问题:SparkStreaming序列化Kafka数据失败

image.png

  1. java.io.NotSerializableException: org.apache.kafka.clients.consumer.ConsumerRecord
  2. Serialization stack:
  3. - object not serializable (class: org.apache.kafka.clients.consumer.ConsumerRecord, value: ConsumerRecord(topic = demoTopic, partition = 0, offset = 73724625, CreateTime = 1626837252102, serialized key size = 8, serialized value size = 59, headers = RecordHeaders(headers = [], isReadOnly = false), key = 73637709, value = 2021-07-21 11:14:12,2021-07-21,73637709,刘慕青,31.941786))
  4. - element of array (index: 0)
  5. - array (class [Lorg.apache.kafka.clients.consumer.ConsumerRecord;, size 11)
  6. at org.apache.spark.serializer.SerializationDebugger$.improveException(SerializationDebugger.scala:40)

解决方式:在构造SaprkConf的时候,添加序列化方法:
.set(“spark.serializer”,”org.apache.spark.serializer.KryoSerializer”)

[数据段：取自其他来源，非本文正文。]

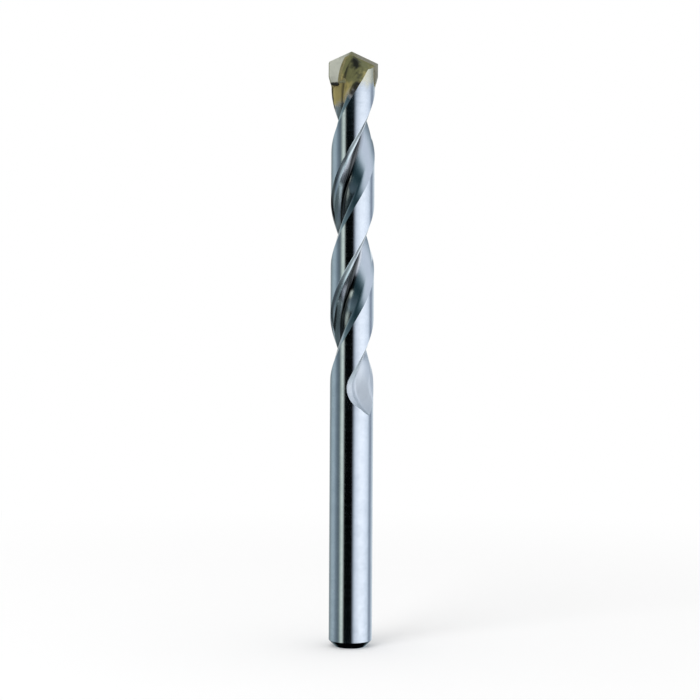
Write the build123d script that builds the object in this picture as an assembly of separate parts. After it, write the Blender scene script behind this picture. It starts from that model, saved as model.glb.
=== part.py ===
from build123d import *
import os
from math import ceil, cos, radians, sin, sqrt, tan

# Masonry drill bit, standing on its shank end with the point up, in millimetres.
# Z runs along the axis from the shank end; the cutting edges lie along X.

# Overall sizes
OVERALL_LENGTH = 120.0
DRILL_DIAMETER = 10.0
SHANK_RADIUS = 4.4
SHANK_LENGTH = 46.0
SHANK_CHAMFER = 1.3
HEAD_RADIUS = 4.42

# Helix, right-handed: a leading edge lies along X at EDGE_LEVEL
LEAD = 46.2
EDGE_LEVEL = 112.8
DEGREES_PER_MM = 360 / LEAD

# Flute cross-section, with the leading edge of the land at angle 0
BEVEL_RADIUS = 2.5
BEVEL_START_ANGLE = 32
BEVEL_END_ANGLE = 60
WALL_ANGLE = 92
FLOOR_ANGLE = 30
ROOT_RADIUS = 0.9
SHOULDER_RADIUS = 1.2
SHOULDER_DISTANCE = 3.7
SHOULDER_POSITION = 88.5
HEEL_POSITION = 106.4
CUTTER_MARGIN = 1.6

# Run-out, where the turning stops and the wheel lifts out of the steel
TURN_SLOWS_AT = 55.0
TURN_STOPS_AT = 51.0
LIFT_STARTS_AT = 53.8
LIFT_WHEEL_RADIUS = 9.35
LIFT_DIRECTION = 95
CUTTER_BOTTOM = 45.2
CUTTER_STEP = 1.25

# Carbide plate, brazed into a slot across the head
PLATE_THICKNESS = 2.4
PLATE_BOTTOM = 113.7
PLATE_TAPER_LEVEL = 115.1
PLATE_BOTTOM_RADIUS = 4.65
POINT_ANGLE = 130
PLATE_RELIEF = 22
BRAZE_GAP = 0.1

# Steel roof behind the cutting edges
ROOF_RELIEF = 40
ROOF_RECESS = 0.4
CREST_RECESS = 0.35

# Gash in front of each cutting edge, swept by a wheel along a tall arc
GASH_START = -3.1
GASH_ARC_RADIUS = 10.4
GASH_CORNER_RADIUS = 1.8
GASH_REACH = 9.0
GASH_DIP = 4
GASH_TURN = 50

# Fillet of brazing alloy under each overhanging end of the plate
FILLET_DROP = 0.8
FILLET_INNER_RADIUS = 4.0
FILLET_OUTER_RADIUS = 4.6

HALF_PLATE = PLATE_THICKNESS / 2
EDGE_SLOPE = 90 - POINT_ANGLE / 2


def on_circle(radius, angle):
    return Vector(radius * cos(radians(angle)), radius * sin(radians(angle)))


def along(angle):
    """Unit vector that runs round the section, square to the normal at this angle."""
    return Vector(-sin(radians(angle)), cos(radians(angle)))


def meeting_point(start, direction, other, other_direction):
    """Where two lines of the section cross."""
    gap = other - start
    cross = direction.X * other_direction.Y - direction.Y * other_direction.X
    step = (gap.X * other_direction.Y - gap.Y * other_direction.X) / cross
    return start + direction * step


def rounded(before, corner, after, radius):
    """Tangent points and middle of the arc that rounds a corner."""
    back = (before - corner).normalized()
    ahead = (after - corner).normalized()
    half_turn = radians(back.get_angle(ahead) / 2)
    reach = radius / tan(half_turn)
    inward = (back + ahead).normalized()
    middle = corner + inward * (radius / sin(half_turn) - radius)
    return corner + back * reach, middle, corner + ahead * reach


def flute_section():
    """What the wheel removes: rounded bevel, steep wall, root, floor, shoulder and heel.

    Angles of the section are those of its outward normals.
    """
    edge = on_circle(SHANK_RADIUS, 0)
    bevel_centre = edge - on_circle(BEVEL_RADIUS, BEVEL_START_ANGLE)
    bevel_end = bevel_centre + on_circle(BEVEL_RADIUS, BEVEL_END_ANGLE)
    above_edge = bevel_centre + on_circle(BEVEL_RADIUS, 0)

    shoulder = on_circle(SHOULDER_DISTANCE, SHOULDER_POSITION)
    heel = on_circle(SHANK_RADIUS, HEEL_POSITION)
    above_heel = heel + (heel - shoulder).normalized() * CUTTER_MARGIN
    root = meeting_point(bevel_end, along(WALL_ANGLE), shoulder, along(FLOOR_ANGLE))

    root_start, root_middle, root_end = rounded(bevel_end, root, shoulder, ROOT_RADIUS)
    turn_start, turn_middle, turn_end = rounded(root, shoulder, heel, SHOULDER_RADIUS)
    outside = on_circle(SHANK_RADIUS + CUTTER_MARGIN, HEEL_POSITION / 2)
    edges = [
        ThreePointArc(above_edge, edge, bevel_end),
        Line(bevel_end, root_start),
        ThreePointArc(root_start, root_middle, root_end),
        Line(root_end, turn_start),
        ThreePointArc(turn_start, turn_middle, turn_end),
        Line(turn_end, above_heel),
        ThreePointArc(above_heel, outside, above_edge),
    ]
    return make_face(Curve() + edges)


def edge_angle(height):
    """Direction of the leading edge; below TURN_SLOWS_AT the bit's turning dies away."""
    if height >= TURN_SLOWS_AT:
        return (height - EDGE_LEVEL) * DEGREES_PER_MM
    span = TURN_SLOWS_AT - TURN_STOPS_AT
    share = min((TURN_SLOWS_AT - height) / span, 1)
    turned = DEGREES_PER_MM * span * (share - share**2 / 2)
    return (TURN_SLOWS_AT - EDGE_LEVEL) * DEGREES_PER_MM - turned


def wheel_lift(height):
    """How far the wheel's rim stands off its full depth."""
    below = max(LIFT_STARTS_AT - height, 0)
    return LIFT_WHEEL_RADIUS - sqrt(LIFT_WHEEL_RADIUS**2 - below**2)


def flute_cutter():
    section = flute_section()
    steps = ceil((OVERALL_LENGTH - CUTTER_BOTTOM) / CUTTER_STEP) + 1
    placed = []
    for step in range(steps + 1):
        height = CUTTER_BOTTOM + step * CUTTER_STEP
        lift = on_circle(wheel_lift(height), LIFT_DIRECTION)
        placed.append(Pos(0, 0, height) * Rot(0, 0, edge_angle(height)) * Pos(lift) * section)
    return loft(placed)


def half_turned(shape):
    return Rot(0, 0, 180) * shape


def above_plane(origin, normal):
    """A block that fills everything above an inclined plane near the point."""
    block = Box(40, 40, 20, align=(Align.CENTER, Align.CENTER, Align.MIN))
    return Plane(origin=origin, z_dir=normal) * block


def roof_normal(side, relief):
    """Upward normal of a plane falling outward along X and forward, towards -Y."""
    return (side * tan(radians(EDGE_SLOPE)), -tan(radians(relief)), 1)


def steel_roof():
    """Everything above the ground faces of the head, on both sides of the plate."""
    fall = HALF_PLATE * tan(radians(PLATE_RELIEF))
    behind = above_plane(
        (0, -HALF_PLATE, OVERALL_LENGTH - fall - ROOF_RECESS), roof_normal(1, ROOF_RELIEF)
    )
    ahead = above_plane((0, -HALF_PLATE, OVERALL_LENGTH - CREST_RECESS), roof_normal(-1, ROOF_RELIEF))
    front = behind + ahead
    return front + half_turned(front)


def gash_cutter():
    """Clears the steel in front of the left cutting edge, flush with the plate's face.

    It starts a little below the plate, which leaves a strip of bare steel under it.
    """
    corner = GASH_START + GASH_CORNER_RADIUS
    outline = [
        Line((-GASH_REACH, -HALF_PLATE), (GASH_START, -HALF_PLATE)),
        RadiusArc((GASH_START, -HALF_PLATE), (corner, -HALF_PLATE - GASH_CORNER_RADIUS), GASH_CORNER_RADIUS),
        Line((corner, -HALF_PLATE - GASH_CORNER_RADIUS), (corner, -GASH_REACH)),
        Line((corner, -GASH_REACH), (-GASH_REACH, -GASH_REACH)),
        Line((-GASH_REACH, -GASH_REACH), (-GASH_REACH, -HALF_PLATE)),
    ]
    wheel_axis = Axis((GASH_START + GASH_ARC_RADIUS, 0, PLATE_BOTTOM), (0, 1, 0))
    profile = Pos(0, 0, PLATE_BOTTOM) * make_face(Curve() + outline)
    dipped = profile.rotate(wheel_axis, -GASH_DIP)
    return revolve(dipped, wheel_axis, GASH_DIP + GASH_TURN)


def slot_block(gap):
    return Pos(0, 0, PLATE_BOTTOM - gap) * Box(
        2 * DRILL_DIAMETER,
        PLATE_THICKNESS + 2 * gap,
        DRILL_DIAMETER,
        align=(Align.CENTER, Align.CENTER, Align.MIN),
    )


def ground_bar():
    """Parallel shank with a chamfered end, and a body with the slight back taper of a drill."""
    upright = (Align.CENTER, Align.CENTER, Align.MIN)
    shank = Cylinder(SHANK_RADIUS, SHANK_LENGTH, align=upright)
    shank = chamfer(shank.edges().group_by(Axis.Z)[0], SHANK_CHAMFER)
    body = Cone(SHANK_RADIUS, HEAD_RADIUS, OVERALL_LENGTH - SHANK_LENGTH, align=upright)
    return shank + Pos(0, 0, SHANK_LENGTH) * body


def fluted_blank():
    """The bar with both flutes, the ground roof and the gashes, before slotting."""
    bar = ground_bar()
    flute = flute_cutter()
    gash = gash_cutter()
    bar = bar - flute - half_turned(flute)
    bar = bar - steel_roof()
    return bar - gash - half_turned(gash)


def carbide_tip():
    """Plate ground to the drill diameter and to two relieved roof faces."""
    envelope = Polyline(
        (0, PLATE_BOTTOM),
        (PLATE_BOTTOM_RADIUS, PLATE_BOTTOM),
        (DRILL_DIAMETER / 2, PLATE_TAPER_LEVEL),
        (DRILL_DIAMETER / 2, OVERALL_LENGTH + 1),
        (0, OVERALL_LENGTH + 1),
        close=True,
    )
    ground = revolve(Plane.XZ * make_face(envelope), Axis.Z)
    plate = ground & slot_block(0)
    relief = above_plane((0, 0, OVERALL_LENGTH), roof_normal(1, PLATE_RELIEF))
    return plate - relief - half_turned(relief)


def braze_joint(blank):
    """Brazing alloy in the gap round the plate, with a fillet under each of its ends."""
    layer = (blank & slot_block(BRAZE_GAP)) - slot_block(0)
    outline = Polyline(
        (FILLET_INNER_RADIUS, PLATE_BOTTOM),
        (FILLET_OUTER_RADIUS, PLATE_BOTTOM),
        (HEAD_RADIUS, PLATE_BOTTOM - FILLET_DROP),
        (FILLET_INNER_RADIUS, PLATE_BOTTOM - FILLET_DROP),
        close=True,
    )
    ring = revolve(Plane.XZ * make_face(outline), Axis.Z)
    ends = ring & Pos(0, 0, PLATE_BOTTOM) * Box(2 * DRILL_DIAMETER, PLATE_THICKNESS, 4 * FILLET_DROP)
    return layer + (ends - blank)


def write(node, shape):
    solids = shape.solids()
    if len(solids) != 1:
        print(node, "has", len(solids), "solids:", [round(s.volume, 3) for s in solids])
    export_step(shape, f"parts/{node}.step")


def main():
    os.makedirs("parts", exist_ok=True)
    blank = fluted_blank()
    write("bit_body", blank - slot_block(BRAZE_GAP))
    write("carbide_tip", carbide_tip())
    write("braze_joint", braze_joint(blank))


main()
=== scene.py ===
import math

import bmesh
import bpy
import numpy as np
from mathutils import Matrix, Vector


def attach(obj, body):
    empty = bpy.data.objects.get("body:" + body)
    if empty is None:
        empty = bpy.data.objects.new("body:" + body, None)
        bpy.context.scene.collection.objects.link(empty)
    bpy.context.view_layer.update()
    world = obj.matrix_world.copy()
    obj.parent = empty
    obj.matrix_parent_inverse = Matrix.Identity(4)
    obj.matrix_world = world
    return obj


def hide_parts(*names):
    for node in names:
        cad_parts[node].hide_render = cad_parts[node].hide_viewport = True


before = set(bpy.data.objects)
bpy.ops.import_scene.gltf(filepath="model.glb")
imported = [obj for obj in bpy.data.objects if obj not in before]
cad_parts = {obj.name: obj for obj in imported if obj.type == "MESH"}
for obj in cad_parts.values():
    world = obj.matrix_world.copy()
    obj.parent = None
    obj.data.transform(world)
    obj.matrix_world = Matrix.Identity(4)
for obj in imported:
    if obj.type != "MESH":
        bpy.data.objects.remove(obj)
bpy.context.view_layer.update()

bl_info = {
    "name": "Masonry Drill Bit",
    "version": (1, 0, 0),
    "blender": (4, 5, 0),
    "location": "3D View > Sidebar > Drill Bit",
    "description": "Gives a packed masonry drill bit its surfaces and sets up a studio round it",
    "category": "Object",
}

# Lengths in this file are in metres; MM turns millimetres into metres
MM = 0.001

# Shape of the fluted steel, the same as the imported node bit_body
LENGTH = 120 * MM
SHANK_RADIUS = 4.4 * MM
SHANK_LENGTH = 46 * MM
SHANK_CHAMFER = 1.3 * MM
HEAD_RADIUS = 4.42 * MM
TURN_PER_METRE = 2 * math.pi / (46.2 * MM)
EDGE_LEVEL = 112.8 * MM

# Flute section, with the leading edge of the land at angle 0; angles are those of its normals
BEVEL_RADIUS = 2.5 * MM
BEVEL_START = math.radians(32)
BEVEL_END = math.radians(60)
WALL_ANGLE = math.radians(92)
FLOOR_ANGLE = math.radians(30)
ROOT_RADIUS = 0.9 * MM
SHOULDER_RADIUS = 1.2 * MM
SHOULDER_DISTANCE = 3.7 * MM
SHOULDER_POSITION = math.radians(88.5)
HEEL_POSITION = math.radians(106.4)
HEEL_REACH = 1.6 * MM

# Run-out of the flutes into the shank
TURN_SLOWS_AT = 55 * MM
TURN_STOPS_AT = 51 * MM
LIFT_STARTS_AT = 53.8 * MM
LIFT_WHEEL_RADIUS = 9.35 * MM
LIFT_DIRECTION = math.radians(95)
RUN_OUT_BOTTOM = 45.2 * MM

# Head: plate slot, ground roof and gashes
HALF_PLATE = 1.2 * MM
PLATE_BOTTOM = 113.7 * MM
EDGE_SLOPE = math.tan(math.radians(25))
PLATE_RELIEF = math.tan(math.radians(22))
ROOF_RELIEF = math.tan(math.radians(40))
ROOF_RECESS = 0.4 * MM
CREST_RECESS = 0.35 * MM
BRAZE_GAP = 0.1 * MM
GASH_START = -3.1 * MM
GASH_ARC_RADIUS = 10.4 * MM
GASH_CORNER_RADIUS = 1.8 * MM
GASH_REACH = 9 * MM
GASH_DIP = math.radians(4)
GASH_TURN = math.radians(50)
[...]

  1. val ssc = new StreamingContext(
  2. new SparkConf().setMaster("local[*]").setAppName("Kafka_To_Kudu")
  3. .set("spark.serializer","org.apache.spark.serializer.KryoSerializer")
  4. , Seconds(1))

2021-08-31

问题:SparkSQl读取Kudu写入Hive分区报错

  1. 21/08/31 10:00:20 ERROR main.JustMain$: Output Hive table `realtimebakup`.`dcs_unit1_bakup` is bucketed but Spark currently does NOT populate bucketed output which is compatible with Hive.;
  2. org.apache.spark.sql.AnalysisException: Output Hive table `realtimebakup`.`dcs_unit1_bakup` is bucketed but Spark currently does NOT populate bucketed output which is compatible with Hive.;
  3. at org.apache.spark.sql.hive.execution.InsertIntoHiveTable.processInsert(InsertIntoHiveTable.scala:180)

解决:取消分桶,同时取消排序

  1. beeline> set hive.enforce.bucketing=false;
  2. beeline> set hive.enforce.sorting=false;

也可以修改hive-site.xml

  1. <property>
  2. <name>hive.enforce.bucketing</name>
  3. <value>false</value>
  4. </property>
  5. <property>
  6. <name>hive.enforce.sorting</name>
  7. <value>false</value>
  8. </property>

代码中修改:

  1. // 做动态分区, 所以要先设定partition参数
  2. // default是false, 需要额外下指令打开这个开关
  3. ss.sqlContext.setConf("hive.exec.dynamic.partition;", "true");
  4. // 非严格模式
  5. ss.sqlContext.setConf("hive.exec.dynamic.partition.mode", "nonstrict");
  6. // 设置关闭分桶与排序操作,否则写入hive会报错:
  7. // ... is bucketed but Spark currently does
  8. // NOT populate bucketed output which is compatible with Hive
  9. ss.sqlContext.setConf("hive.enforce.bucketing","false")
  10. ss.sqlContext.setConf("hive.enforce.sorting","false")
  11. log.info("获取SparkSession:" + ss)

问题:SparkSQL在HDFS生成多个文件

解决方式:使用groupby + 设置reduce数量
spark控制小文件的原理和hive一致,执行group bydistribute by强制触发reduce操作,达到控制小文件的目的。

  1. insert into table TABLE_NAME
  2. select ...... group by col;
  3. insert into table TABLE_NAME
  4. select ...... distribute by rand();

设置reduce数量的语法和hive稍有不同

  1. set spark.sql.shuffle.partitions=X;

如果reducer的数量设置的过小,而数据本身较大的情况下,可能会出现数量大量流入少量的几个节点,导致程序在最后的环节运行缓慢,因此也不是X设置的越小越好,需要视具体情况权衡选择。

2021-12-13

问题:IDEA无法运行Spark程序

报错内容:

  1. scalac: Token not found: C:\Users\xjr76\AppData\Local\JetBrains\IdeaIC2021.1\compile-server\tokens\3200

原因未知(可能是太久没运行了),解决办法:plugin里面,禁用Scala,然后启用,根据提示重启IDEA。